Common mistakes I see on most new Shoptet stores
- VAT set up after the products — hell on earth.
- No category descriptions — SEO suffers and Google has nothing to index.
- Default system texts — the brand stays silent where it should speak. A wasted peak-end moment.
- Missing EAN codes — the products don't exist on comparison sites.
- Unsecured payments (HTTPS missing on subpages) — customers see "not secure" in the address bar and trust vanishes instantly.
- Migrated or custom-edited templates sometimes have an order button whose text doesn't comply with the "button" amendment — Shoptet implemented the amendment system-wide, but with legacy edits it's worth going through the entire checkout as a customer and verifying how the button actually reads.
- A non-compliant cookie bar — a fine from the Czech data-protection authority (ÚOOÚ), and a topic the regulator is actively targeting these days.
- No test of the mobile flow — customers are the first to see the bugs.
The full series: How to start an online store in 2026
This article is part of a seven-part series on starting an online store in 2026. The other parts:
- How to start an online store in 2026 — the complete guide
- Shoptet from A to Z — complete technical setup (you're reading it)
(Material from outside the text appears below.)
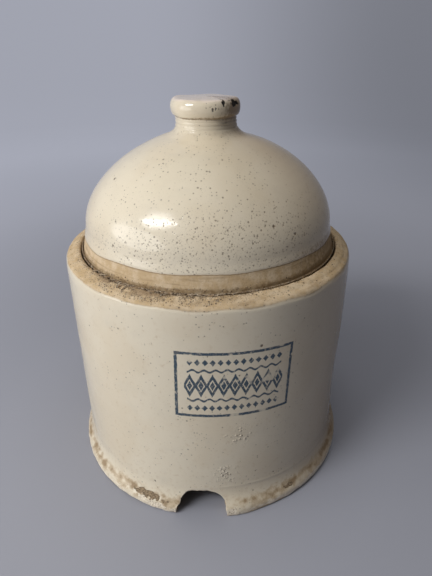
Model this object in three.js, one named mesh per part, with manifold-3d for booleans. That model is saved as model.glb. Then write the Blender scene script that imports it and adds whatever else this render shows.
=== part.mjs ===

- E-commerce legal requirements 2026 — the complete checklist
- E-commerce tracking from scratch — GA4, Meta Pixel, GTM
- Shipping, payments and logistics for your store
- Social media and XML feeds for your store
- Post-launch growth and CRO for your store
FAQ
How much does Shoptet cost per month?
Shoptet is a subscription service with several tiers, from a free or entry-level plan for small stores up to Business and Enterprise for large catalogs. The price depends on the number of products, orders and integrations. Because the figures change, check the current pricing on shoptet.cz — for a new store, one of the lower-to-mid tiers is usually enough for the first year.
In what order should you set up Shoptet?
The right order: 1) plan and domain, 2) template and appearance, 3) categories (before products!), 4) VAT and taxes, 5) products, 6) SEO, 7) content pages, 8) test order. If you set up VAT AFTER the products, you have to recalculate every price by hand — with 800 products, that's a whole weekend's work.
How many categories should a small store have?
At most 7 main categories (Miller's magic number). Less is more. If a category hasn't sold in three months, merge it with another. Keep the tree to 3 levels max (main → subcategory → filter). Deeper trees are an SEO anti-pattern and customers get lost in them.
Do I need hosting with Shoptet?
No. Shoptet is a cloud service — hosting, security, backups and SSL are all part of the plan. The only thing you need on top is a domain (a small annual fee from a registrar such as Subreg or Forpsi). You just point the domain to Shoptet via DNS records.
What's the most common mistake with a Shoptet template?
People buy a paid template but never edit the small texts — a "Buy" button instead of "Add to cart", default text in the dispatch emails, generic About and Shipping pages. A template is just a skeleton — 80% of the work is in the copy, the photos and the details that Shoptet doesn't provide by default.